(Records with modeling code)
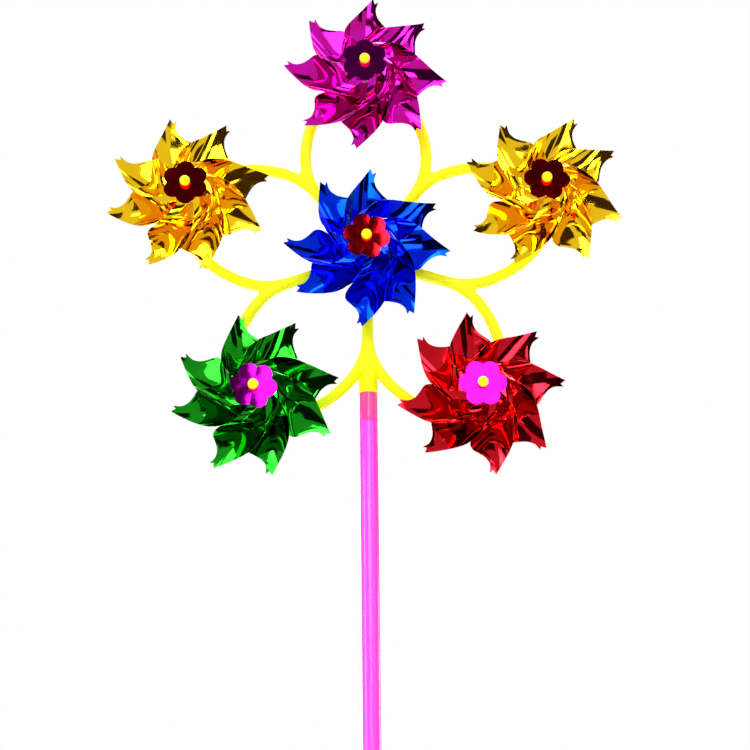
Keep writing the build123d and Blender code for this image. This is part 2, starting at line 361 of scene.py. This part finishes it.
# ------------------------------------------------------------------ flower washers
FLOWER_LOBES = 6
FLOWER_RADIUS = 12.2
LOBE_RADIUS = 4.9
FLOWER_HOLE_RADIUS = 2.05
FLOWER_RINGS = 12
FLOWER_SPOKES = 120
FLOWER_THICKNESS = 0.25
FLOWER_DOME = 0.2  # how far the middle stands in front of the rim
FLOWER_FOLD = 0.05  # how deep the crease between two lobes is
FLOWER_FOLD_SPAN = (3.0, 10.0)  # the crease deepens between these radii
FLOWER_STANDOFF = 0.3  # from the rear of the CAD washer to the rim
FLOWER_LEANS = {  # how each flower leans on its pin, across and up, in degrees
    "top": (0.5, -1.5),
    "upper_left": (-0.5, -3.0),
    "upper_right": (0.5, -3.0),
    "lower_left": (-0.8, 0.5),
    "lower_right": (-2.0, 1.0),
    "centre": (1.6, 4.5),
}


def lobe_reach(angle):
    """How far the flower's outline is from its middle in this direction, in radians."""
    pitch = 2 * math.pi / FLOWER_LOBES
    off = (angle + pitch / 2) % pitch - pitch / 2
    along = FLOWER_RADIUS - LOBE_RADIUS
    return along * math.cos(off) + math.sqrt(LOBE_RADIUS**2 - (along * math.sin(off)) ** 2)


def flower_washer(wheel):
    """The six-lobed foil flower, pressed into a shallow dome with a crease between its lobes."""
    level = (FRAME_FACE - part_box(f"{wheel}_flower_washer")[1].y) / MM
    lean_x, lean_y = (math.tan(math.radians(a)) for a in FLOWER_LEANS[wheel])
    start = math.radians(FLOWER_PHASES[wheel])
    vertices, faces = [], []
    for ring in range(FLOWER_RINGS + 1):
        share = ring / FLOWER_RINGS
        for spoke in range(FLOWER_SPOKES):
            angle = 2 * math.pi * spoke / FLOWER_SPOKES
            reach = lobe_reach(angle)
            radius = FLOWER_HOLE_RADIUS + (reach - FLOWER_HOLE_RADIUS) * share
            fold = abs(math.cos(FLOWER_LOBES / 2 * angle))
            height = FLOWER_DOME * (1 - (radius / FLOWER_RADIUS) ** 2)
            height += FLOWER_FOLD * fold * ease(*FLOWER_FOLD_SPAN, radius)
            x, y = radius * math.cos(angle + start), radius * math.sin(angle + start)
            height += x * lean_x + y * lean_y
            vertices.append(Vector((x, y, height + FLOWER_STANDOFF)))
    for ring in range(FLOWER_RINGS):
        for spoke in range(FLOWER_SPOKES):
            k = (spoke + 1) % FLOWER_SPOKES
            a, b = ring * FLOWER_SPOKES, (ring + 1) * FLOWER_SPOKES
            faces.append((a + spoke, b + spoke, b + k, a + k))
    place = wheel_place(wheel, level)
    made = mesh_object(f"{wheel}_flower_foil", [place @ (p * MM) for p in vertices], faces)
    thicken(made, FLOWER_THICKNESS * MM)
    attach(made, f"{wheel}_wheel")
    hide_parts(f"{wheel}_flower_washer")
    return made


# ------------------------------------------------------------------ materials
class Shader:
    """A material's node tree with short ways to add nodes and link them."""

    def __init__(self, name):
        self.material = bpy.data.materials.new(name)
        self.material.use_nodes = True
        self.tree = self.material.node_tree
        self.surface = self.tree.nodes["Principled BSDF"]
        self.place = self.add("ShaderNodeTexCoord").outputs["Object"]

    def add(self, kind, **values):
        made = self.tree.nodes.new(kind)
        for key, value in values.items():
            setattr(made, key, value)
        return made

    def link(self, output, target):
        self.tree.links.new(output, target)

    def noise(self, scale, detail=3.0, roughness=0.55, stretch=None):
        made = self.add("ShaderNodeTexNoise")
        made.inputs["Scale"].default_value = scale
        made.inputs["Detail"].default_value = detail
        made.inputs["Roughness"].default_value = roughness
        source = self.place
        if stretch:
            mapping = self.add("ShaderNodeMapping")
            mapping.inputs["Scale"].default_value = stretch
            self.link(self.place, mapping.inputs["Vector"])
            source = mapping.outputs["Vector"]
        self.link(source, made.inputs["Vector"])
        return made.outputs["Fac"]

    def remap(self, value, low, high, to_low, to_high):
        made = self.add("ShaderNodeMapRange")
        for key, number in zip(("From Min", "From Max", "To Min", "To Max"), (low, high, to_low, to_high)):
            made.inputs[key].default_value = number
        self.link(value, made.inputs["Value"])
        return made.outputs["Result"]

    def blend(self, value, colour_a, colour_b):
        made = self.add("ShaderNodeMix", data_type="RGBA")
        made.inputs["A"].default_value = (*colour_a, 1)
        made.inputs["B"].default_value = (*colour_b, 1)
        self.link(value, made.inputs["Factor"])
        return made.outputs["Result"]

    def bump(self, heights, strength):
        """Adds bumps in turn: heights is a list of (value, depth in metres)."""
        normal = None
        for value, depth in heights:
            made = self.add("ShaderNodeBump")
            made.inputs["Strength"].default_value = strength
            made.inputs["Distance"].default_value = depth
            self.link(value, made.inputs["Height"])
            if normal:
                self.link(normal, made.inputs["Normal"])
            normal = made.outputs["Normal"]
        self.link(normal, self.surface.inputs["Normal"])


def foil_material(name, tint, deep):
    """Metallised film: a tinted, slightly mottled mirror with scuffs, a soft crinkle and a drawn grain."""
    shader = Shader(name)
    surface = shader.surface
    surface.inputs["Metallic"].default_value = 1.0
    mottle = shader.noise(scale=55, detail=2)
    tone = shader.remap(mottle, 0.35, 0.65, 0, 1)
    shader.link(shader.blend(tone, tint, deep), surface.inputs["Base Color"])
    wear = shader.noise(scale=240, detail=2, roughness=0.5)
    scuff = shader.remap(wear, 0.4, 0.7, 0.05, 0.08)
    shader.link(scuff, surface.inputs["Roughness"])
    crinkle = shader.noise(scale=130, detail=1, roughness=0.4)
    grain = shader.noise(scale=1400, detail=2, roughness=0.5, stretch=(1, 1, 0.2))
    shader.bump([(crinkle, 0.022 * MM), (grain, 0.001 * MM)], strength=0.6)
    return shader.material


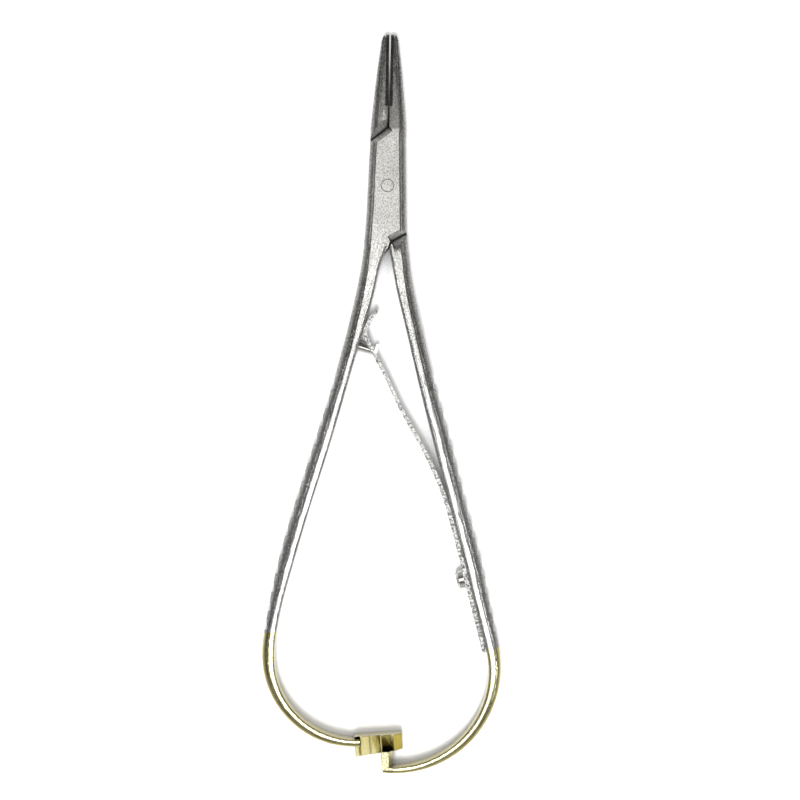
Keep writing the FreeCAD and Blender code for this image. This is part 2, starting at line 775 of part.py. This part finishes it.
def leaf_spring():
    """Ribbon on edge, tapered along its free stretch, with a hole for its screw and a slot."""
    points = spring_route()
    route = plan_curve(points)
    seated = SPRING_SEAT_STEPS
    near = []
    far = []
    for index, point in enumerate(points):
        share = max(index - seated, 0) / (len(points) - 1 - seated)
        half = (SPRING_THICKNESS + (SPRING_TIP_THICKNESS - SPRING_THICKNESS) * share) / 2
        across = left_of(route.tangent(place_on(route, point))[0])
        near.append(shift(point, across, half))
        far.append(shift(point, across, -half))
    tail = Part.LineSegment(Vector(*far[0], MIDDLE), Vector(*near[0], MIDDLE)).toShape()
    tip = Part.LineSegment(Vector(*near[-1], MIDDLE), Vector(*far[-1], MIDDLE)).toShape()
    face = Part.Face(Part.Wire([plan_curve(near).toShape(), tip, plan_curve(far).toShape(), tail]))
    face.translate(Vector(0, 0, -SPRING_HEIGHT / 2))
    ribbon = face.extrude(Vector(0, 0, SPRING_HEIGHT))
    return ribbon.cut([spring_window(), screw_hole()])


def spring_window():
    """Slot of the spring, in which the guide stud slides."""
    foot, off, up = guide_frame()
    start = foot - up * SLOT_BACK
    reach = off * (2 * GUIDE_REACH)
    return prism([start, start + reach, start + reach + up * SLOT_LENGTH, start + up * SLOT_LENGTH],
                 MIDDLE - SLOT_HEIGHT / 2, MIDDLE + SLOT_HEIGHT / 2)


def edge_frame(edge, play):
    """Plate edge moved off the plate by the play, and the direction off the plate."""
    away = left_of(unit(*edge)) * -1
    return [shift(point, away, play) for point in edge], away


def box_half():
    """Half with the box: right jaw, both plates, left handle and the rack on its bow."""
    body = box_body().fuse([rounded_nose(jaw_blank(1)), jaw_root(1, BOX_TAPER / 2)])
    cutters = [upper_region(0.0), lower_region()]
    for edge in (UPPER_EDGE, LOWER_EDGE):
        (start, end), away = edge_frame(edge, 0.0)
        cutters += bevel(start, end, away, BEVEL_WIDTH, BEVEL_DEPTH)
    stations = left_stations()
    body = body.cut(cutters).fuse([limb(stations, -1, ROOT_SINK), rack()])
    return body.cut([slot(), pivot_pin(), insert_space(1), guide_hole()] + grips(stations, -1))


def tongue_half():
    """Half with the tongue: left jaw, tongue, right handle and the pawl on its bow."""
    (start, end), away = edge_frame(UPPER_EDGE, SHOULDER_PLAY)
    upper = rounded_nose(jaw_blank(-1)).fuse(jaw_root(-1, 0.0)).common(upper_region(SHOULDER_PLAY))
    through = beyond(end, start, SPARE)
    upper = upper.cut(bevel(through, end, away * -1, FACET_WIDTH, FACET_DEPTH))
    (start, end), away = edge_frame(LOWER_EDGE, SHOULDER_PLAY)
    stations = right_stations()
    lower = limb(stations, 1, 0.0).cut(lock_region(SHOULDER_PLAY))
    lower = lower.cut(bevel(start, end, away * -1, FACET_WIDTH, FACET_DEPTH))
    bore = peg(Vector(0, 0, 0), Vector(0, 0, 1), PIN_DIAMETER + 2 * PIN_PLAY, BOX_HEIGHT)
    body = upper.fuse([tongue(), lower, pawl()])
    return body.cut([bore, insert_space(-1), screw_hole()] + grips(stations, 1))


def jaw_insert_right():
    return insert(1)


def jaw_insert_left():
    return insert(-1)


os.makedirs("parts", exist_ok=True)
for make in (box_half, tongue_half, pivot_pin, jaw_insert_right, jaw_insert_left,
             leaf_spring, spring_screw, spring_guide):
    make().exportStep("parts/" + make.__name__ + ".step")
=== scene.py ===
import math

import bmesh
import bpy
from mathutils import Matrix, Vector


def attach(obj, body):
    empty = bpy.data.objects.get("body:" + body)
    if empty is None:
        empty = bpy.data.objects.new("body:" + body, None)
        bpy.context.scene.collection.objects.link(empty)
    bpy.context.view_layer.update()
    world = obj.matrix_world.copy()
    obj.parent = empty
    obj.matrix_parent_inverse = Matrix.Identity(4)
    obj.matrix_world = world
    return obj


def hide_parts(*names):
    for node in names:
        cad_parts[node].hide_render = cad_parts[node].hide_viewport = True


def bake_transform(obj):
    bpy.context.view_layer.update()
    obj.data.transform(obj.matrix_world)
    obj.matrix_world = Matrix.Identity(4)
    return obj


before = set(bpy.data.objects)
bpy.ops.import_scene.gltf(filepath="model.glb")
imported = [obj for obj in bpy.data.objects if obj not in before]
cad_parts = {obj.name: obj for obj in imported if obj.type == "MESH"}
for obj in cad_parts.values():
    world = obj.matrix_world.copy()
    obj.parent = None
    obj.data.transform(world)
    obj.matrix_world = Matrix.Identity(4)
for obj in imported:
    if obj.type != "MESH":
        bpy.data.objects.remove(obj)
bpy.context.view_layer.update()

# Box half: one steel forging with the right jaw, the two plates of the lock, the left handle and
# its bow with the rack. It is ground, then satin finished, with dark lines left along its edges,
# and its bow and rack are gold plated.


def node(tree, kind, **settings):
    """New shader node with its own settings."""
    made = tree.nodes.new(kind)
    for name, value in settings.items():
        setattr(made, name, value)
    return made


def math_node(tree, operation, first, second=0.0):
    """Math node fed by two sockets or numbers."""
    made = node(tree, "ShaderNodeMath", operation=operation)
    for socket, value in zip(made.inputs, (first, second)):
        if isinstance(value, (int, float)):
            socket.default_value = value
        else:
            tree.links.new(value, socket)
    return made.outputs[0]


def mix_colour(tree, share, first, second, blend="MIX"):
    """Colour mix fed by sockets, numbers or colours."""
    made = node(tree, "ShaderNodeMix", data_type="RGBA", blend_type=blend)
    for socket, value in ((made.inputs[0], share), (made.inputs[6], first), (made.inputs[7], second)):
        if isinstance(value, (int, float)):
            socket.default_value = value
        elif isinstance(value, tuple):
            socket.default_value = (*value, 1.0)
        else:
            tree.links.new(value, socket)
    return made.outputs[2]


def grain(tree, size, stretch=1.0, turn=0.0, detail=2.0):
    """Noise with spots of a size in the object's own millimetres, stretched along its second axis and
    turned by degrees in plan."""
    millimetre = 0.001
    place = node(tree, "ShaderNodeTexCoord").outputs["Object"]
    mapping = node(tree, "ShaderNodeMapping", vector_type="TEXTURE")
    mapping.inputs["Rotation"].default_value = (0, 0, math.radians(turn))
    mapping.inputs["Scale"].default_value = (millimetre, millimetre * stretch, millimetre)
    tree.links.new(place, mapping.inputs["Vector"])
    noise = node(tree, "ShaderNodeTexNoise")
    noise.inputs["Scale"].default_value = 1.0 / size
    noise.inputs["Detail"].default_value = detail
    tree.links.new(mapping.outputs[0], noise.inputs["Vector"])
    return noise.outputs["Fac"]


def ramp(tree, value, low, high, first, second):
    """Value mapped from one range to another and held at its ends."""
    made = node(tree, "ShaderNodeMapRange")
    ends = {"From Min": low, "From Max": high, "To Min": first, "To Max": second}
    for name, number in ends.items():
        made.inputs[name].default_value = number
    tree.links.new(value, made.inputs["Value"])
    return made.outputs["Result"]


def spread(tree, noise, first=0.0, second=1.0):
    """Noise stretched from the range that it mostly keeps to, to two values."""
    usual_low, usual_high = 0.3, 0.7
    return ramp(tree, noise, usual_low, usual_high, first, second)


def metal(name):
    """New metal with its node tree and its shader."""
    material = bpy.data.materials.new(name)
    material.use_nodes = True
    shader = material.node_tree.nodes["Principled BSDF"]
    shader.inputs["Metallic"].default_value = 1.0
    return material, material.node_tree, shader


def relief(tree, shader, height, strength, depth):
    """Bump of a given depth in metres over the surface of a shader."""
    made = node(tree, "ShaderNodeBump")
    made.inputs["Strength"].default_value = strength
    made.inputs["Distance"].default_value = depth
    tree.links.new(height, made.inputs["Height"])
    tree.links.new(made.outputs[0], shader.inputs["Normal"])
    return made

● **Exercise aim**
Give again only the lines that run from the line with "obj.data.transform(world)" to the line with "# and its bow and rack are gold plated.". Include both of those lines exactly as written.

● **Reply**
    obj.data.transform(world)
    obj.matrix_world = Matrix.Identity(4)
for obj in imported:
    if obj.type != "MESH":
        bpy.data.objects.remove(obj)
bpy.context.view_layer.update()

# Box half: one steel forging with the right jaw, the two plates of the lock, the left handle and
# its bow with the rack. It is ground, then satin finished, with dark lines left along its edges,
# and its bow and rack are gold plated.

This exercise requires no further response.